このような構成では、仕舞寸法を更に短くすることができ、取扱性、運搬性の向上が図れるようになる。なお、この実施形態の釣竿は、両軸受リールが装着されるものとして、元竿杆5には、高さが低い釣糸ガイド18が装着されており、また、大きめのトリガー55が装着されている。また、前述した第1の実施形態と同様に、収容体としても機能し得る挿入体60もカバー部材30内に挿入配置されている。
以上、本発明の実施形態について説明したが、本発明は、上記した実施の形態に限定されることはなく、例えば、以下のように種々変形することが可能である。
上記した実施形態では、リールが装着される釣竿を例示したが、リールシート及び釣糸ガイドを備えていない通常の振出式の釣竿として構成することが可能である。

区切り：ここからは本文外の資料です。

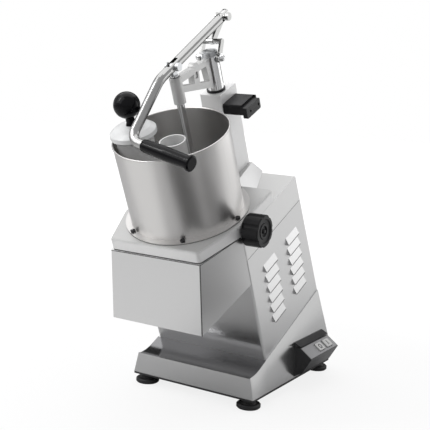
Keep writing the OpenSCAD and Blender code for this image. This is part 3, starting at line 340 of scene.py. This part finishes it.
SCREW = Finish("blackened steel", (0.05, 0.05, 0.052), 0.85, 0.34, fine=700, bump=0.12)

# Castings, and darker copies of them painted as shade
CAST = Finish("tumbled casting", (0.80, 0.80, 0.79), 0.35, 0.42, fine=520, bump=0.22, tone_swing=0.05)
# A grey casting for the belt guard and guide bracket; also the painted shade on the cutting chamber's
# front, top and rear faces.
CAST_GREY_AND_CHAMBER_SHADE = Finish("plain casting", (0.58, 0.58, 0.575), 0.55, 0.45, fine=420, bump=0.30)
# Painted shade: a darker copy of the lid's casting, for the lid's upward faces only.
LID_TOP_PAINTED_SHADE = Finish("lid top painted shade", (0.50, 0.50, 0.495), 0.55, 0.36, fine=520, bump=0.14,
                  tone_swing=0.05)
# The cutting chamber's own casting, kept on its side faces; its other faces take the darker grey casting
# as painted shade.
CHAMBER = Finish("satin casting", (0.76, 0.76, 0.755), 0.55, 0.40, fine=420, bump=0.14)

# Plastics, rubber, paint and dark lines
BLACK = Finish("grained black plastic", (0.008, 0.008, 0.009), 0.0, 0.40, fine=1500, bump=0.25,
               wear=0.12, shine=0.25)
GLOSS = Finish("smooth black plastic", (0.004, 0.004, 0.005), 0.0, 0.12, fine=500, bump=0.02, wear=0.12,
               shine=0.14)
RUBBER = Finish("black rubber", (0.014, 0.014, 0.015), 0.0, 0.62, Grain.EVEN, Axes.STAND, 700, 0.25,
                wear=0.35)
POD = Finish("dark control box", (0.016, 0.016, 0.017), 0.0, 0.34, Grain.EVEN, Axes.STAND, 1400, 0.18)
KEYS = Finish("light keys", (0.55, 0.55, 0.54), 0.0, 0.38, Grain.EVEN, Axes.STAND, 1200, 0.12)
FACE = Finish("grey key panel", (0.29, 0.29, 0.295), 0.0, 0.40, Grain.EVEN, Axes.STAND, 1200, 0.12)
IVORY = Finish("pale pestle plastic", (0.80, 0.82, 0.82), 0.0, 0.28, fine=300, bump=0.06)
PAINT = Finish("grey motor paint", (0.10, 0.11, 0.12), 0.0, 0.40, fine=400, bump=0.25)
BOARD = Finish("green laminate", (0.03, 0.13, 0.06), 0.0, 0.45, fine=300, bump=0.08)
# Dark lines: the seams between the chamber and the side panels, and painted shade under the lid and down
# the hood's front right corner.
SEAM_AND_SHADE = Finish("dark seam and painted shade", (0.06, 0.06, 0.062), 0.2, 0.5, fine=600, bump=0.10)
SHADE = Finish("grey shade line", (0.10, 0.10, 0.098), 0.1, 0.5, fine=600, bump=0.10)

NODE_FINISH: dict[str, Finish] = {
    "base_shell": SHEET_LOW, "bottom_plate": SHEET_LOW, "edge_trim": RUBBER, "rubber_feet": RUBBER,
    "foot_screws": TURNED, "motor_housing": SHEET, "rear_cover": SHEET, "cover_screws": TURNED,
    "cutting_chamber": CHAMBER, "chute_hood": SHEET, "belt_guard": CAST_GREY_AND_CHAMBER_SHADE, "motor_plate": TURNED,
    "motor_body": PAINT, "motor_rotor": TURNED, "motor_pulley": TURNED, "motor_fan": BLACK,
    "drive_belt": RUBBER, "disc_pulley": TURNED, "spindle": TURNED, "spindle_bearings": TURNED,
    "ejector": IVORY, "slicing_disc": SATIN, "disc_blades": CHROME, "capacitor": SATIN,
    "control_board": BOARD, "cable_gland": BLACK, "lid": CAST, "lid_gasket": RUBBER,
    "hopper": HOPPER_STEEL, "hopper_screws": SCREW, "wide_feed_tube": TUBE, "narrow_feed_tube": TUBE,
    "pestle": IVORY, "pestle_knob": GLOSS, "column": CAST, "column_screws": TURNED, "post": CHROME,
    "post_ring": BLACK, "post_cap": TURNED, "link_bolts": CHROME, "guide_bracket": CAST_GREY_AND_CHAMBER_SHADE,
    "guide_bushes": BLACK, "pusher_rod": CHROME, "rod_eye": TURNED, "pusher_plate": CAST,
    "pusher_nut": TURNED, "link_yoke": SATIN, "lever_arm": SATIN, "lever_pin": TURNED,
    "lever_grip": GLOSS, "grip_cap": GLOSS, "switch_box": BLACK, "hinge_brackets": TURNED,
    "lid_hinges": TURNED, "hinge_pins": TURNED, "lock_stud": TURNED, "lock_knob": BLACK,
    "control_box": POD, "start_button": KEYS, "stop_button": KEYS,
}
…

釣糸ガイドを備えていない振出式の釣竿では、カバー部材内に収納した際、持ち運び等に伴ってカバー部材内で竿杆が前後に動き易い(特に釣糸ガイドが無い節の長さががカバー部材よりも短い場合)ため、その動きを規制するという点でも本発明の挿入体は有益である。また、本発明の振出式の釣竿は、スピニングリール専用の釣竿、両軸受リール専用の釣竿として構成しても良い。
前記カバー部材30については、その先端部分を元竿杆5の基端部に固定する構造としたが、カバー部材の後端部分を元竿杆5の基端部に固定する構造としても良い。
前記カバー部材30の長さについては、適宜変形することができ、例えば、元竿杆5と略同じ長さにして、全長に亘って被着する構造にすることで、釣竿としてコンパクト化(モバイル化)が図れ、かつ、使用時に長くして使用することができ、取扱性の向上が図れる。
前記カバー部材30の元竿杆5に対する固定方法については、圧入構造、螺合構造、クランプ等による構造等、適宜変形することが可能であり、その固定位置についても適宜変形することが可能である。
前記カバー部材30の形状については、元竿杆5に収納される竿杆の飛び出しを防止し、元竿杆のグリップとして機能されれば、形状、長さ等適宜変形することが可能である。